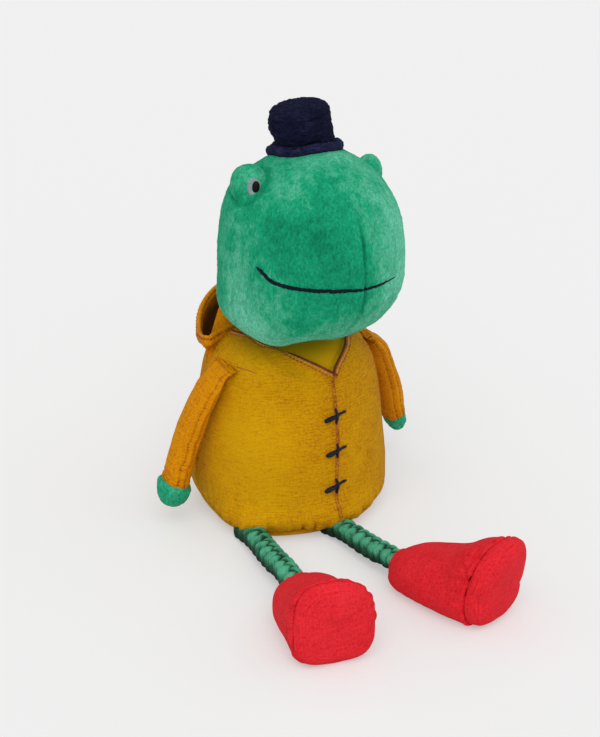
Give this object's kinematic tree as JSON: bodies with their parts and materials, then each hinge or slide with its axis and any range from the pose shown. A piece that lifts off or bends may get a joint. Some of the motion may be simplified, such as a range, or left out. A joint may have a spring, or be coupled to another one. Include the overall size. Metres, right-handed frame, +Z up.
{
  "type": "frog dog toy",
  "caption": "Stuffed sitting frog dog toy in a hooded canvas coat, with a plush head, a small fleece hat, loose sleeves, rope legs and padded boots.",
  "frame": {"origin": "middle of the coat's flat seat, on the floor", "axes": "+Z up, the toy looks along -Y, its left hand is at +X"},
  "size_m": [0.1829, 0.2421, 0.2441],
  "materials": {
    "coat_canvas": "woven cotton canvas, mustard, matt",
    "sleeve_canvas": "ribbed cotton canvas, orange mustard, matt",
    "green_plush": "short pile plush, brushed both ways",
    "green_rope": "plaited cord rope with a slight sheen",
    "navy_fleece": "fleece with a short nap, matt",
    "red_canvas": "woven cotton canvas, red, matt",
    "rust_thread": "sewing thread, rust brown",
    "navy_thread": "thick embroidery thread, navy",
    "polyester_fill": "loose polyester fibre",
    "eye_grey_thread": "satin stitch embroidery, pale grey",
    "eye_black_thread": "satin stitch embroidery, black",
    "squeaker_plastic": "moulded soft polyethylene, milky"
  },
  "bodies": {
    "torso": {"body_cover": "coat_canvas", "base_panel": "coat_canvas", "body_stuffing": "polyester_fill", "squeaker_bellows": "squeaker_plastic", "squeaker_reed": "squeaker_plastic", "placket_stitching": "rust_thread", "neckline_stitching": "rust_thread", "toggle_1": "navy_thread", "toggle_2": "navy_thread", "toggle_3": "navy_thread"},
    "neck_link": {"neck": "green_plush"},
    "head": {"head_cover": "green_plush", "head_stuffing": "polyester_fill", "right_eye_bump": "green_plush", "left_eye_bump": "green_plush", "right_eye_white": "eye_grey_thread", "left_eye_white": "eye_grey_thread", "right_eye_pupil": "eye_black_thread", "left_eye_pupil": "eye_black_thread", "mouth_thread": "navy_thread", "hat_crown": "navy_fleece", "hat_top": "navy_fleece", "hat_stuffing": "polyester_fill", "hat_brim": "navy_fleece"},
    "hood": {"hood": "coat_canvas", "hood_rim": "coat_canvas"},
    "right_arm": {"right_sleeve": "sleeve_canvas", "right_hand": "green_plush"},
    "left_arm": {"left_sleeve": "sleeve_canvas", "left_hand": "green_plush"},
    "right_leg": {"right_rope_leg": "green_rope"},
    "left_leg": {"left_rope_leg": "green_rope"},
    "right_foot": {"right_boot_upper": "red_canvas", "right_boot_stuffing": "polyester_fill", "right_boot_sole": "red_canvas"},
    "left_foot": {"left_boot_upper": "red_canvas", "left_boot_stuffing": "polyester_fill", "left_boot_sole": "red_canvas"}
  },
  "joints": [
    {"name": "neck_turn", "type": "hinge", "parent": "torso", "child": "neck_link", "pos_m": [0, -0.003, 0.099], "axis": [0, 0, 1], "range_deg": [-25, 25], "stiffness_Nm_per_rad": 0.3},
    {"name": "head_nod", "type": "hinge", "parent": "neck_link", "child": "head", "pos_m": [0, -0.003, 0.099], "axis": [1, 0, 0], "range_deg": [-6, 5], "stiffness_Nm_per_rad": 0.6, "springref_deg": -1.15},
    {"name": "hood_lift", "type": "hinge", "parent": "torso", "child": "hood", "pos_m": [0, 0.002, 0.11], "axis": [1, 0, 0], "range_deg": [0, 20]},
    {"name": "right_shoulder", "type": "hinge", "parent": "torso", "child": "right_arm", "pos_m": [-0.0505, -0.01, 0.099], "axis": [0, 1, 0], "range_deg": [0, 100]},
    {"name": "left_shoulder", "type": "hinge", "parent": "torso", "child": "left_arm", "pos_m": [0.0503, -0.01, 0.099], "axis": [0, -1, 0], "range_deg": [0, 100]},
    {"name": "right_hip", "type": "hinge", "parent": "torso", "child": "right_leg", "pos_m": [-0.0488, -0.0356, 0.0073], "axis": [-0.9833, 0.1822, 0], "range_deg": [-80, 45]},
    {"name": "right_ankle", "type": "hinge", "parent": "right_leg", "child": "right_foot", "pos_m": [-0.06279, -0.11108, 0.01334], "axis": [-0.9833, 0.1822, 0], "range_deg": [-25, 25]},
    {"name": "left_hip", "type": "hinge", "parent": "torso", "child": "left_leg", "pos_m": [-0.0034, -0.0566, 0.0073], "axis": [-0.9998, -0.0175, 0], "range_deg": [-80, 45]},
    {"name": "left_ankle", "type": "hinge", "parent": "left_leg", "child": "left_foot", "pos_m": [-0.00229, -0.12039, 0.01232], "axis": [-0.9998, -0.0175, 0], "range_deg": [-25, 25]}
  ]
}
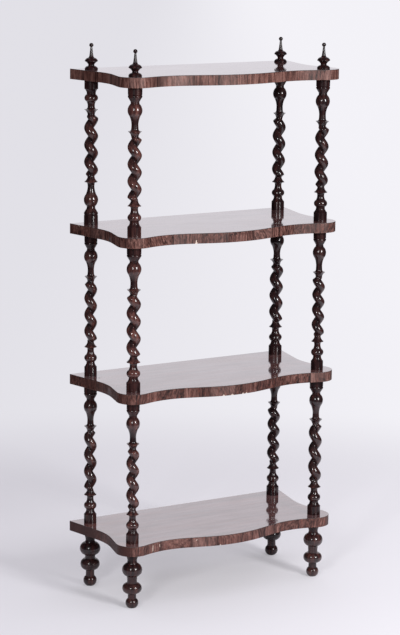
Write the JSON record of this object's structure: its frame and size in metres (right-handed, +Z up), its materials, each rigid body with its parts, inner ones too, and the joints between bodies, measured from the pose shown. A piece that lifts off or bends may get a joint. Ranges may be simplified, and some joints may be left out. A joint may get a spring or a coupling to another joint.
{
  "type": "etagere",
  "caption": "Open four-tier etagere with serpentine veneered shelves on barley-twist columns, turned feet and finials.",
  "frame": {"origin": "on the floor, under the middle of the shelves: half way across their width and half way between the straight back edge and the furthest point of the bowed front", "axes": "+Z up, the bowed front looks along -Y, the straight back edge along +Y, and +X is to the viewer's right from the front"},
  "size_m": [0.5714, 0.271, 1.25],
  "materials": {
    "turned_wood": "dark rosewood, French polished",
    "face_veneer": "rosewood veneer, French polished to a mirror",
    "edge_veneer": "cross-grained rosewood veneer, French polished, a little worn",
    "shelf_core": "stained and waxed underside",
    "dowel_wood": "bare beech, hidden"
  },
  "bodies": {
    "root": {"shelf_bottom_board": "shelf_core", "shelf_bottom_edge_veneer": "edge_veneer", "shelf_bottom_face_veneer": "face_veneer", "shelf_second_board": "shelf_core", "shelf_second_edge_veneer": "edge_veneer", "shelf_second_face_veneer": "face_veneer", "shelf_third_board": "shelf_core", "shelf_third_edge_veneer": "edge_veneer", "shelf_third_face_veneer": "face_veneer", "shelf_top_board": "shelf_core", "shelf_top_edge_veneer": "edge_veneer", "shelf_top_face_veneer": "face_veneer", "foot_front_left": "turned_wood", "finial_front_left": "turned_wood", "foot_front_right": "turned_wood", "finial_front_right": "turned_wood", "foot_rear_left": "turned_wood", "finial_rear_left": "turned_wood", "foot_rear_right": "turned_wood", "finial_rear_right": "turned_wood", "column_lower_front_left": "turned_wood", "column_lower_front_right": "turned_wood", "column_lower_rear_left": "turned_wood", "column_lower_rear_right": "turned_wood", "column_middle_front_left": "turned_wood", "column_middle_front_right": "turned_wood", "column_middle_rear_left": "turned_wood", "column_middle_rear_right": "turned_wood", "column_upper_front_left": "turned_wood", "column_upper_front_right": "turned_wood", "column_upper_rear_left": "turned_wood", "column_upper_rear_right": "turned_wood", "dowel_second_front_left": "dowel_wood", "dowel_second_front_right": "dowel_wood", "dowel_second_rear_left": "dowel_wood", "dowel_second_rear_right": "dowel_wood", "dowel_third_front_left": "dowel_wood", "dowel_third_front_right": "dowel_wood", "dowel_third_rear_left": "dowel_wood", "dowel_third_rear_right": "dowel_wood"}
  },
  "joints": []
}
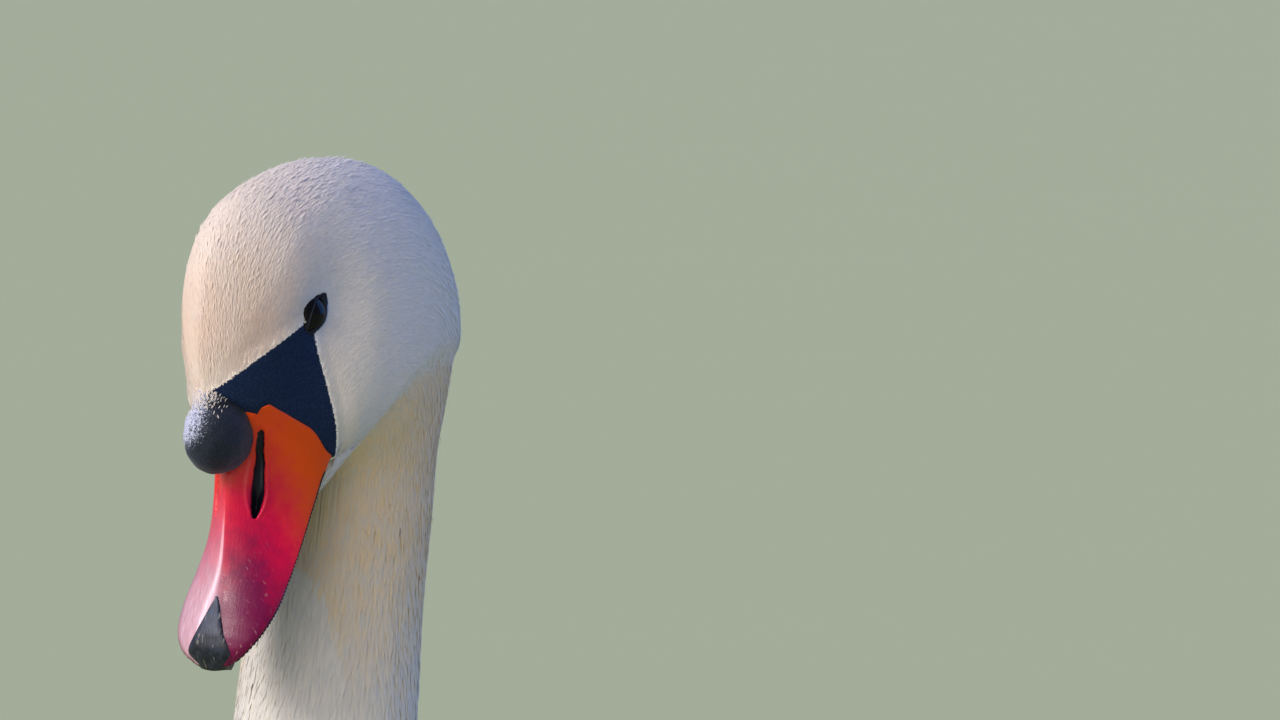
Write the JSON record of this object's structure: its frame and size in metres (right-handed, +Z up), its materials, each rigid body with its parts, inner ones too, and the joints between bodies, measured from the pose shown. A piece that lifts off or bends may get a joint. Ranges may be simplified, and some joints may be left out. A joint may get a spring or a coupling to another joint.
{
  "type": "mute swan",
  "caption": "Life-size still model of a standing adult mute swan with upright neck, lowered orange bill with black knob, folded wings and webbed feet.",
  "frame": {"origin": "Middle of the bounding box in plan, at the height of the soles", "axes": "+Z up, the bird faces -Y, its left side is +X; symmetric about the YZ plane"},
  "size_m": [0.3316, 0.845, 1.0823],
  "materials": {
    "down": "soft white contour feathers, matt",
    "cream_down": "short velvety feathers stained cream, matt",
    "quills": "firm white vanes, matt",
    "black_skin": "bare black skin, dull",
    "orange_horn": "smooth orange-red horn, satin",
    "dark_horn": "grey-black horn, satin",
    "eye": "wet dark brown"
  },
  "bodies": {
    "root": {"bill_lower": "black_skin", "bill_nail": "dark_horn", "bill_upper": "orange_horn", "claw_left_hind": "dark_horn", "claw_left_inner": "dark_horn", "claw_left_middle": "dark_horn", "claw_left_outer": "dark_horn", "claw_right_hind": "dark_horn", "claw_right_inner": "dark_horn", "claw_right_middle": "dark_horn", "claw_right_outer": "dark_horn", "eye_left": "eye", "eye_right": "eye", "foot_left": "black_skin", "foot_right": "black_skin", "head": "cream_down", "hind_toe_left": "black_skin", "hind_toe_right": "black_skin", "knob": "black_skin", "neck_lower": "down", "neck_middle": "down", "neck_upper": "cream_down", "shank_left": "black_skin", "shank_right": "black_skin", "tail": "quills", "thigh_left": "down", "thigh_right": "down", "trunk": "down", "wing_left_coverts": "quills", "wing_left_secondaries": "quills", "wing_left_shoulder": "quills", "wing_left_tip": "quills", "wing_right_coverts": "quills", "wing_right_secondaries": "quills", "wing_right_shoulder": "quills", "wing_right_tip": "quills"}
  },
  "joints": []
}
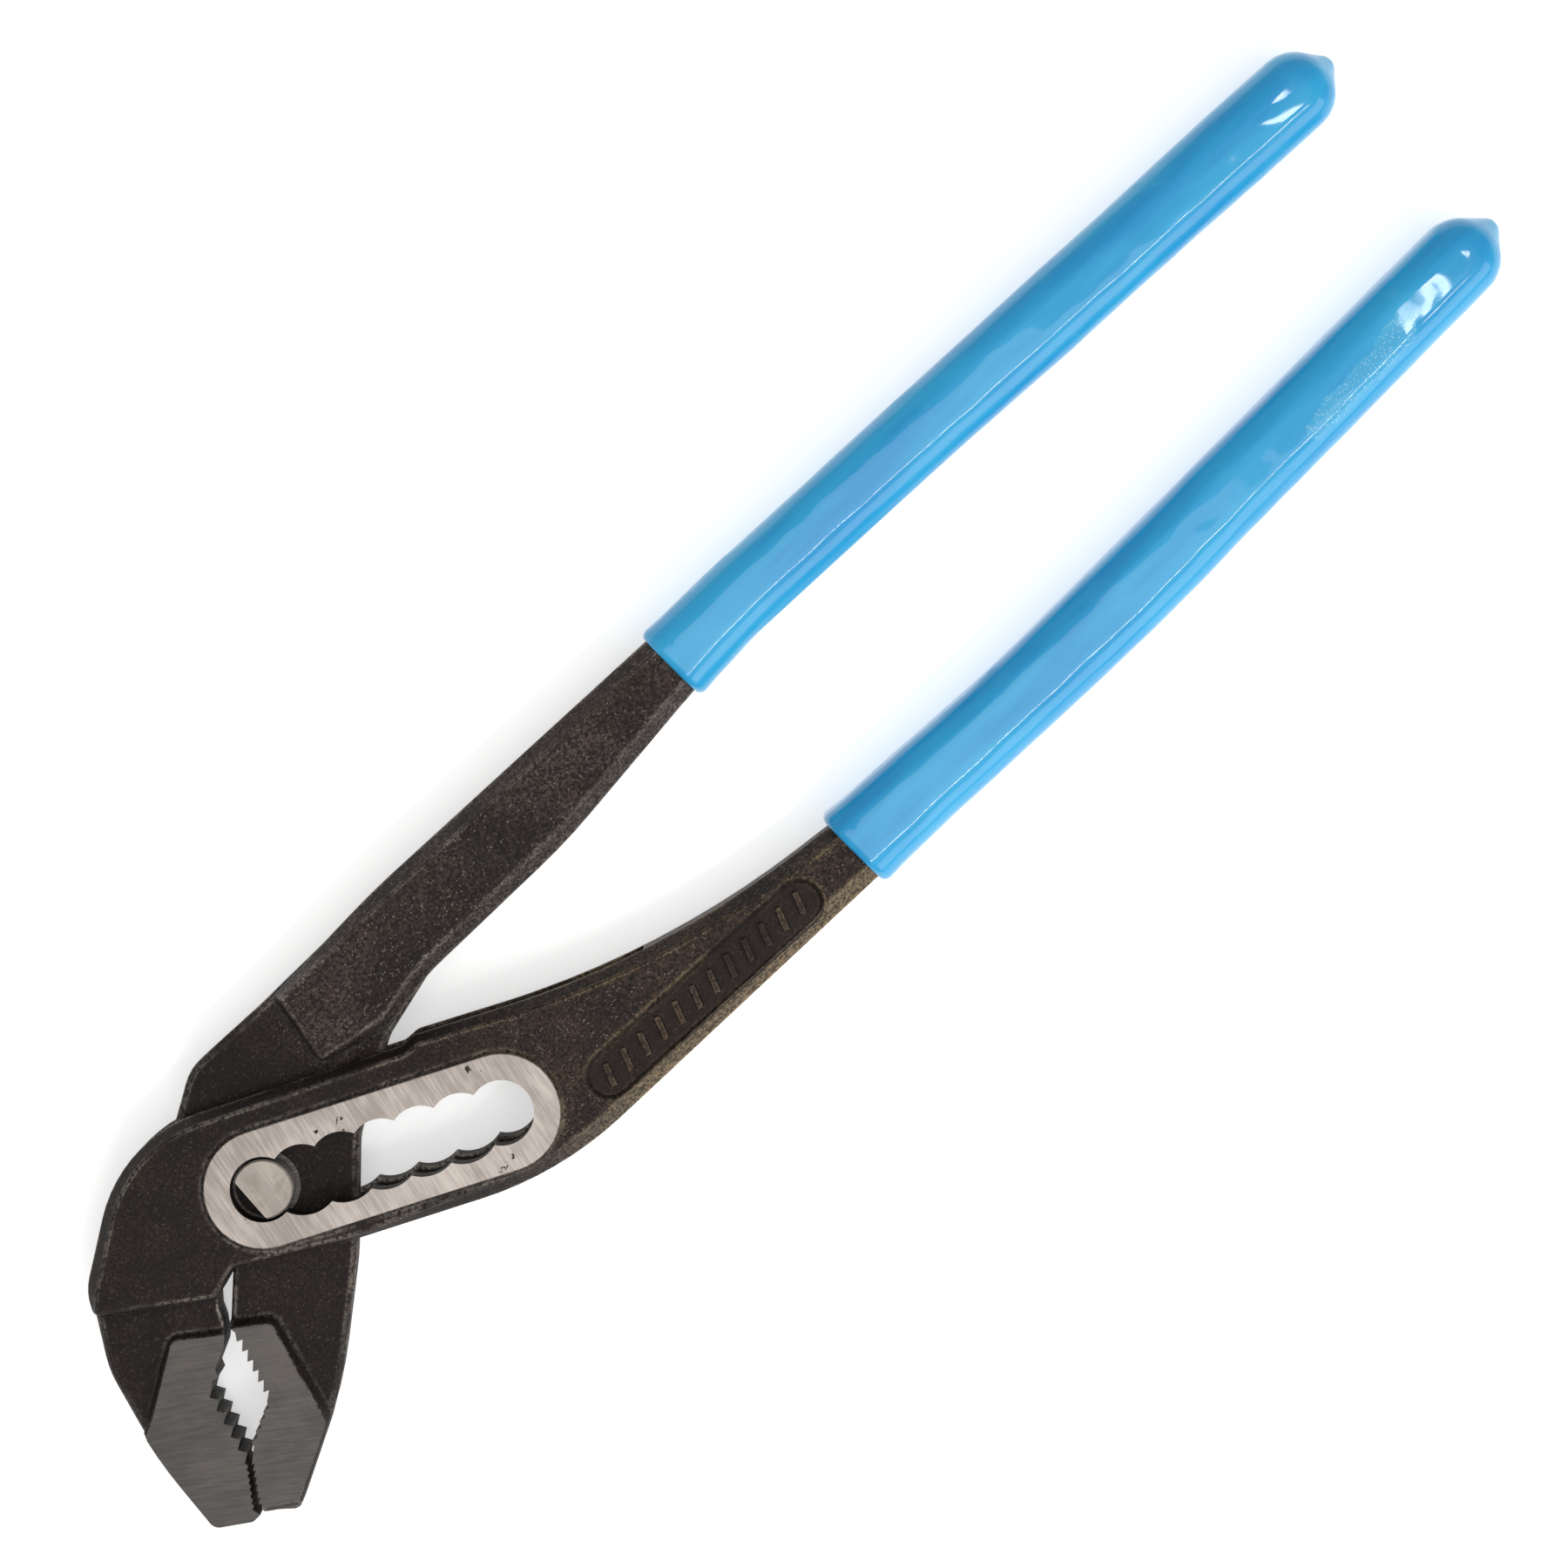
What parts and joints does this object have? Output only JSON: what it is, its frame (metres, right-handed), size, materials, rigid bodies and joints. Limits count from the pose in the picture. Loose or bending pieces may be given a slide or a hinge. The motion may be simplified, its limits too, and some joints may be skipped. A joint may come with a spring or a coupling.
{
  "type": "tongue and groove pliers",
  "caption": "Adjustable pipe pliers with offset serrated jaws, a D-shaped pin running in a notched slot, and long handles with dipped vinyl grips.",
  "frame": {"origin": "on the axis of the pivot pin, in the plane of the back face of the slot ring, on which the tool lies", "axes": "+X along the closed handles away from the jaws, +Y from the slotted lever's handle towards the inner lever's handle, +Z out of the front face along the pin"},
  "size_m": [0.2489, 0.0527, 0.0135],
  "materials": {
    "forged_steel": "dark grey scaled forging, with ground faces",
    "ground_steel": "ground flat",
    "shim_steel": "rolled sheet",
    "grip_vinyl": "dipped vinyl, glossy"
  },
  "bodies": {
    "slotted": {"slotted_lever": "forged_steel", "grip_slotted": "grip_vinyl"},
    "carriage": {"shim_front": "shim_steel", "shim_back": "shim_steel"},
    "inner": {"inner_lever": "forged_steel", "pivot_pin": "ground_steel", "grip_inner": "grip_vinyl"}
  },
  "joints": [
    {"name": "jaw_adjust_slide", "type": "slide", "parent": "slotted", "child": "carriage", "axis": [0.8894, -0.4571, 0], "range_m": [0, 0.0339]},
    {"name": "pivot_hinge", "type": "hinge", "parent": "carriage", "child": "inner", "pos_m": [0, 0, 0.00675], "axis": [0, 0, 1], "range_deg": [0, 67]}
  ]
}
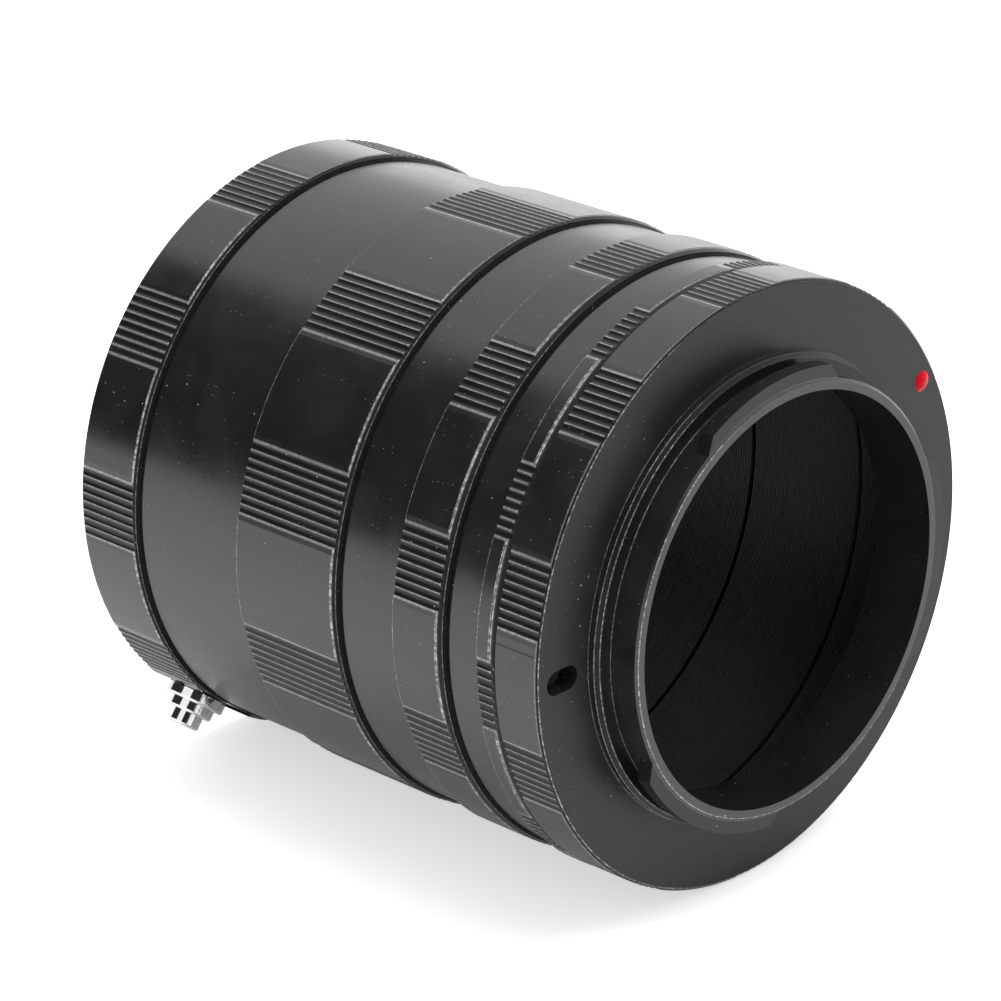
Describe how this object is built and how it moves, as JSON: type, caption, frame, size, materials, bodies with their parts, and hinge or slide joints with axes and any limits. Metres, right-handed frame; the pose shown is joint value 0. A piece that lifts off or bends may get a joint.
------------
▸ SET EXERCISE
Exactly repeat the lines from the line that contains "What parts and" to the end of the entries, both included, and leave out all other lines.

▸ EXERCISE OUTPUT
What parts and joints does this object have? Output only JSON: what it is, its frame (metres, right-handed), size, materials, rigid bodies and joints. Limits count from the pose in the picture. Loose or bending pieces may be given a slide or a hinge. The motion may be simplified, its limits too, and some joints may be skipped. A joint may come with a spring or a coupling.
{
  "type": "tongue and groove pliers",
  "caption": "Adjustable pipe pliers with offset serrated jaws, a D-shaped pin running in a notched slot, and long handles with dipped vinyl grips.",
  "frame": {"origin": "on the axis of the pivot pin, in the plane of the back face of the slot ring, on which the tool lies", "axes": "+X along the closed handles away from the jaws, +Y from the slotted lever's handle towards the inner lever's handle, +Z out of the front face along the pin"},
  "size_m": [0.2489, 0.0527, 0.0135],
  "materials": {
    "forged_steel": "dark grey scaled forging, with ground faces",
    "ground_steel": "ground flat",
    "shim_steel": "rolled sheet",
    "grip_vinyl": "dipped vinyl, glossy"
  },
  "bodies": {
    "slotted": {"slotted_lever": "forged_steel", "grip_slotted": "grip_vinyl"},
    "carriage": {"shim_front": "shim_steel", "shim_back": "shim_steel"},
    "inner": {"inner_lever": "forged_steel", "pivot_pin": "ground_steel", "grip_inner": "grip_vinyl"}
  },
  "joints": [
    {"name": "jaw_adjust_slide", "type": "slide", "parent": "slotted", "child": "carriage", "axis": [0.8894, -0.4571, 0], "range_m": [0, 0.0339]},
    {"name": "pivot_hinge", "type": "hinge", "parent": "carriage", "child": "inner", "pos_m": [0, 0, 0.00675], "axis": [0, 0, 1], "range_deg": [0, 67]}
  ]
}
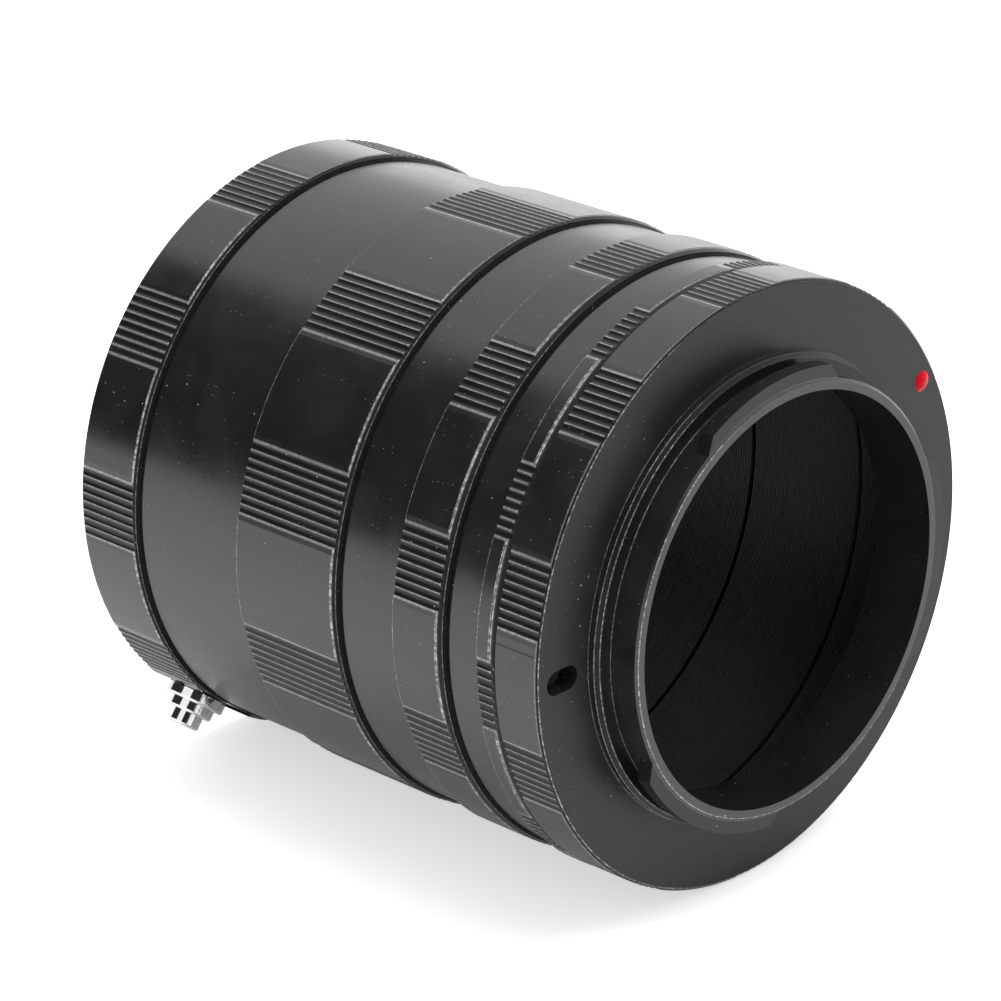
Describe how this object is built and how it moves, as JSON: type, caption, frame, size, materials, bodies with their parts, and hinge or slide joints with axes and any limits. Metres, right-handed frame; the pose shown is joint value 0. A piece that lifts off or bends may get a joint.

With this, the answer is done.